May I have some input from the guys with non-Lambda boilers who say essentially "once its dialed in your done". Does MC affect that practice? How easy is start-up (read wife friendly as required)?

Thanks

Dan.


----------



## __dan (Mar 12, 2013)

Had my first grader niece over to light the Froling. Her brother had first offer and turned it down. She put the wood in, I put the paper. She was a little freaked by the piezo propane torch I gave her to light the paper, her father helped her with that. We watched through the lighting door for a while. I thought we were done and I closed it. They kept pointing to the doors and telling me to open the doors. It was funny, I wasn't really paying attention and opened the primary chamber door. She had put in small dry splits I would not normally even notice. So the smoke rolled up and out into the bypass and lit off nice, smoke and flames into the bypass. All I could hear was "close it, close it", I was laughing.

Nice to see the Froling getting some love. A very well balanced and finely engineered high quality piece of front line equipment. (guess I won't be able to sneak into the W G underground now)

If you're going to modulate you definitely need a Belimo operator on the primary draft in addition to the variable fan speed. In standard applications it's a lot easier to throttle by valving the suction side of the fan or pump. The S does not show this. You have to ask the dealer, but trying to add the lambda control package at a later date could double or more the cost of the parts. The difference is usually between buying an engineered package (with the package discount) and buying the items individually at retail or repair prices. You can buy a Yamaha for $15,000 that may be $250,000 if you bought the same bike as parts individually.

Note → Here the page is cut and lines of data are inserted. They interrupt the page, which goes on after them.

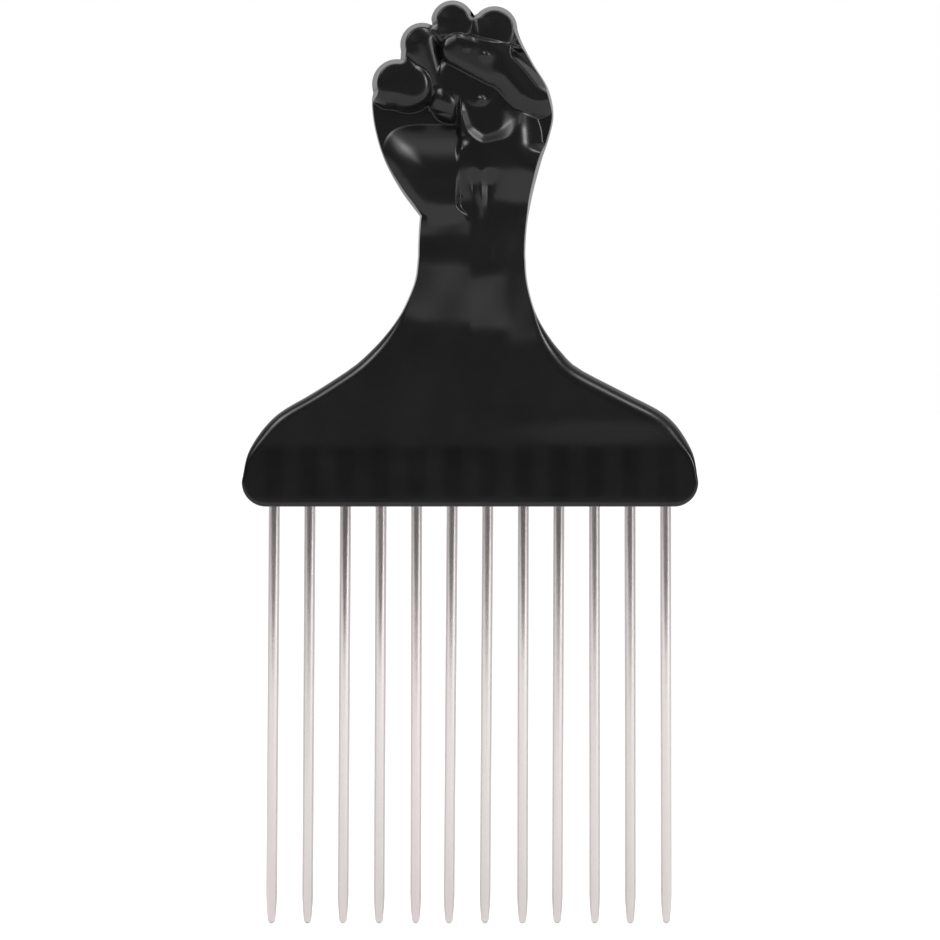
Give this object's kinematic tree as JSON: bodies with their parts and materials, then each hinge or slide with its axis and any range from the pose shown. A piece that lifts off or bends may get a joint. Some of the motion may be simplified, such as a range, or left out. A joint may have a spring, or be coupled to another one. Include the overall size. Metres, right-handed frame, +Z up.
{
  "type": "afro pick",
  "caption": "Hair pick with a row of long round metal tines set in a black moulded handle shaped as a raised fist.",
  "frame": {"origin": "middle of the neck's waist, where the comb is held, on the moulding's parting plane and on the middle of the tine row", "axes": "+Z up the handle to the knuckles, with the tines pointing to -Z; +X to the thumb's side along the tine row; +Y out of the back of the hand, so the palm side faces -Y"},
  "size_m": [0.0812, 0.0126, 0.1649],
  "materials": {
    "moulding": "high gloss black",
    "tine_metal": "bright nickel plate"
  },
  "bodies": {
    "root": {"handle": "moulding", "tine_01": "tine_metal", "tine_02": "tine_metal", "tine_03": "tine_metal", "tine_04": "tine_metal", "tine_05": "tine_metal", "tine_06": "tine_metal", "tine_07": "tine_metal", "tine_08": "tine_metal", "tine_09": "tine_metal", "tine_10": "tine_metal", "tine_11": "tine_metal", "tine_12": "tine_metal"}
  },
  "joints": []
}
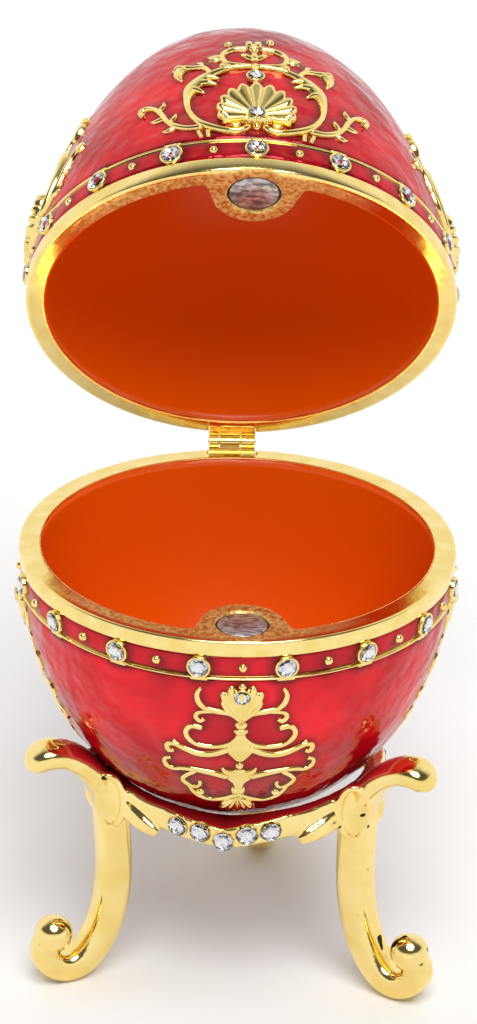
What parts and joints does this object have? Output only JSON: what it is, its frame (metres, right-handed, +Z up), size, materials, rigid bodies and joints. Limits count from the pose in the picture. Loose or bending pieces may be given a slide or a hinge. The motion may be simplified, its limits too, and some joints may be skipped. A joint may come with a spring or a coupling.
{
  "type": "jewelled egg trinket box",
  "caption": "Egg-shaped trinket box in red enamel and gold plate with crystal trim, hinged lid standing open, on a cast tripod stand with scrolled feet.",
  "frame": {"origin": "on the table, under the middle of the open box's outline", "axes": "+Z up, the front of the egg towards -Y, the hinge at the back"},
  "size_m": [0.0544, 0.0766, 0.108],
  "materials": {
    "red_enamel": "glossy translucent enamel over cast metal",
    "gold_plate": "polished gold plate over zinc alloy",
    "crystal": "clear foil-backed cut glass",
    "magnet_steel": "scratched nickel-plated magnet",
    "interior_paint": "satin orange paint"
  },
  "bodies": {
    "base": {"stand": "gold_plate", "bowl": "red_enamel", "bowl_magnet": "magnet_steel", "bowl_hinge_leaf": "gold_plate", "hinge_pin": "gold_plate", "bowl_band_stone_1": "crystal", "bowl_band_stone_2": "crystal", "bowl_band_stone_3": "crystal", "bowl_band_stone_4": "crystal", "bowl_band_stone_5": "crystal", "bowl_band_stone_6": "crystal", "bowl_band_stone_7": "crystal", "bowl_band_stone_8": "crystal", "bowl_band_stone_9": "crystal", "bowl_band_stone_10": "crystal", "bowl_band_stone_11": "crystal", "bowl_band_stone_12": "crystal", "bowl_band_stone_13": "crystal", "bowl_band_stone_14": "crystal", "bowl_band_stone_15": "crystal", "bowl_band_stone_16": "crystal", "bowl_motif_stone_1a": "crystal", "bowl_motif_stone_2a": "crystal", "bowl_motif_stone_3a": "crystal", "bowl_motif_stone_4a": "crystal"},
    "lid": {"lid": "red_enamel", "lid_magnet": "magnet_steel", "lid_hinge_leaf": "gold_plate", "lid_band_stone_1": "crystal", "lid_band_stone_2": "crystal", "lid_band_stone_3": "crystal", "lid_band_stone_4": "crystal", "lid_band_stone_5": "crystal", "lid_band_stone_6": "crystal", "lid_band_stone_7": "crystal", "lid_band_stone_8": "crystal", "lid_band_stone_9": "crystal", "lid_band_stone_10": "crystal", "lid_band_stone_11": "crystal", "lid_band_stone_12": "crystal", "lid_band_stone_13": "crystal", "lid_band_stone_14": "crystal", "lid_band_stone_15": "crystal", "lid_band_stone_16": "crystal", "lid_motif_stone_1a": "crystal", "lid_motif_stone_1b": "crystal", "lid_motif_stone_2a": "crystal", "lid_motif_stone_2b": "crystal", "lid_motif_stone_3a": "crystal", "lid_motif_stone_3b": "crystal", "lid_motif_stone_4a": "crystal", "lid_motif_stone_4b": "crystal"}
  },
  "joints": [
    {"name": "lid_hinge", "type": "hinge", "parent": "base", "child": "lid", "pos_m": [-0.00002, 0.01642, 0.0548], "axis": [0.9996, -0.0209, -0.0209], "range_deg": [0, 61]}
  ]
}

If the $2000. adder is a deal breaker, the Froling still has advantages the other manufacturers should just copy, as bad as that sounds. The cast iron nozzles with the secondary air coming in between the top of the 300 lb ceramic block and the underside of the steel nozzle is genius (and there is no visible wear). My brother was surprised how fast the secondary rumble started from a cold start, 1 - 2 min, (away three days, the house was still warm in cold weather). If you have a decent job, low debt, and can put the lambda adder on your credit card now, do it. If you wanted a guess as to if you would see it back in saved fuel, the guess is no. If you wanted a guess as to if you would see the savings in more convenience, easier operating for others when you're away, less instances of fighting the burn, the guess is yes absolutely. The Belimo operators are always moving, they do not sit there and do nothing.

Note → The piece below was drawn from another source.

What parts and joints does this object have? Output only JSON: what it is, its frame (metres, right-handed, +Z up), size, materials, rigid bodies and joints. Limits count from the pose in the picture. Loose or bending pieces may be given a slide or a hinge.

I've been cleaning my yard of debris, burning stuff that would never burn in a stove. Most of the ash stays in the bottom of the primary chamber. I've been cleaning ~ once a month taking out 2 gallon at a time. The stainless outside flue is staying clean, washed by H2O condensate. If I want to see smoke, I look at the neighbors stove flue.


----------



## jebatty (Mar 13, 2013)

The Froling requires storage. Of the four gasification boilers with which I have personal experience (Wood Gun, Tarm Solo, Garn and Froling), none of them should have a load of wood that can't be burned to completion, and three of them (Wood Gun, Tarm and Froling) should not be loaded for a burn that will smolder with the boiler going through repeated idle cycles. Only the Garn will keep the burn going to the max on an overload without smoldering and idling, but the consequence on an overload is boiling over and possible shutdown due to low water resulting from the boil over.

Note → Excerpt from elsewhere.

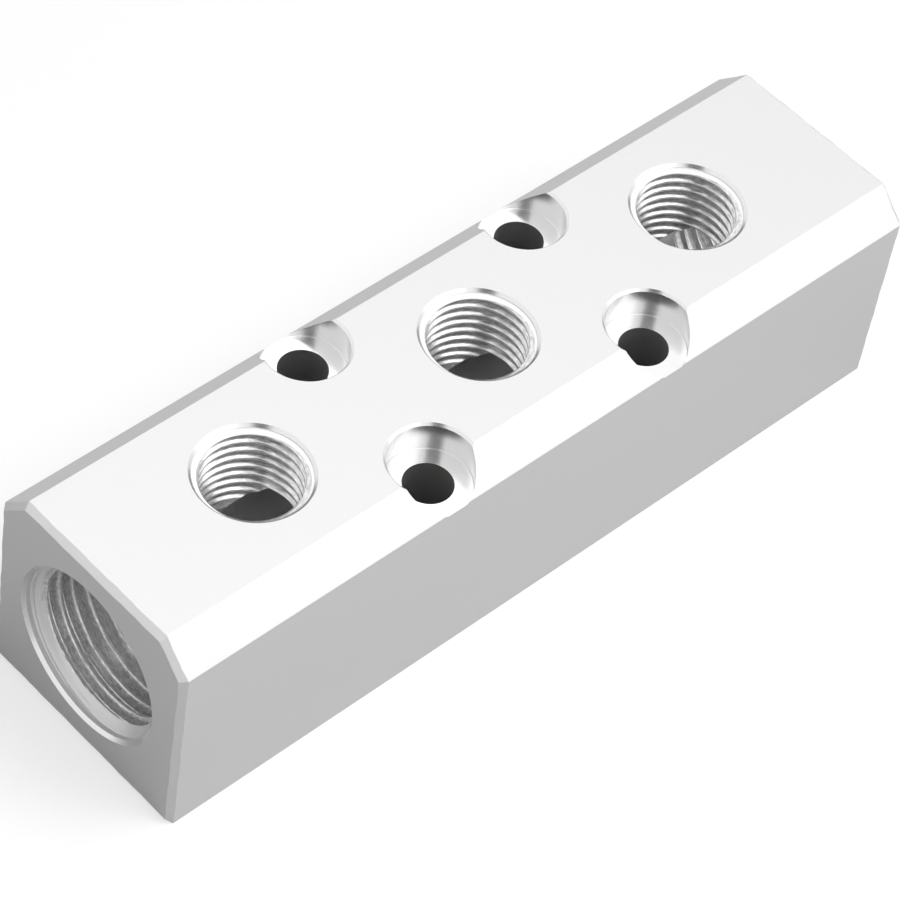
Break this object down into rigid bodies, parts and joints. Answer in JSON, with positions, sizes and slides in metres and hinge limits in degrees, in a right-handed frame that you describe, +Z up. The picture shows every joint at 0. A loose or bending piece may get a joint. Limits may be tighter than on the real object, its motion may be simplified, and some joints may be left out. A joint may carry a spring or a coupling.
{
  "type": "air manifold block",
  "caption": "Aluminium bar with a row of threaded outlet ports on top, a larger threaded inlet in each end and counterbored mounting holes beside the row.",
  "frame": {"origin": "middle of the underside", "axes": "+X along the bar and out of one inlet, +Y across the bar, +Z up out of the outlet ports"},
  "size_m": [0.11, 0.03, 0.029],
  "materials": {
    "aluminium": "fine matt silver faces, bright turned bevels and bores"
  },
  "bodies": {
    "root": {"manifold_block": "aluminium"}
  },
  "joints": []
}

Storage makes it far easier to eliminate idling, and even for the Garn storage better allows burning wood loads to completion. But even with storage, a person needs to do some smart loading, because with a load of wood and storage with insufficient charge capacity, smoldering and idling are the natural results for the Wood Gun, Tarm and Froling, and boiling over is the natural result for the Garn.


----------



## skfire (Mar 13, 2013)

No, the Lambda and controller do not stir your coffee or clear your bridging, but I am sure we all have a coffee maker without fancy electronics and clocks and such for all that..and maybe we should start looking at cars without Lamda sensors and fancy electronics as well....and these computers and internet forums...damned hamsters in wheels power these things....and bridging can be avoided with smart loading and even if it happens no sweat, take care of it when u check on the boiler.

In all seriousness, the electronics and the Lambda set up on the FGH-L are not that fancy and sensitive, they are used for different boiler models in Europe and have been field tested for years, with no known failures(I researched this in Europe before I bought the boiler). If it is a matter of the $, then by all means people can do without, but the choice is there and for good reasons.
Different strokes for different folks and opinions are like you know what...everyone has them, but unless you have experience with something recommendations are to be considered as such.

Regarding the adjustments, unless all the fuel is always perfectly same(size, shape, m/c, type of wood etc), the loads always stacked the same, the atmospheric conditions same, the storage status availability and heat demand at time of burn or shortly thereafter, then set values work fine. Solid fuel burn is inherently a modulating condition and having set air parameters works but not optimally, where having modulating air adjustment adopts to the fluctuating conditions and vice versa as needed.
Additionally I like the fact that the controller runs the loading pump on/off based on boiler and flue gas temperatures after the burn has been completed preventing condensation in the vessel as well. Also like the fact that it leaves a good bed of coals for the next fire.
In regards to gassification the optimal Flue gas range is around 350-400f for the FGH-L (around the 375 range seems to be the sweet spot,considering average maintenance conditions). Values higher than that do have a negative effect on a few levels but controlling the actual gassification parameters in the lower chamber is a complex equation and mixture constantly in a state of flux, good read re:
http://bioweb.sungrant.org/NR/rdonlyres/F4AE220B-0D98-442C-899F-177CFD725ADD/0/Gasification.pdf.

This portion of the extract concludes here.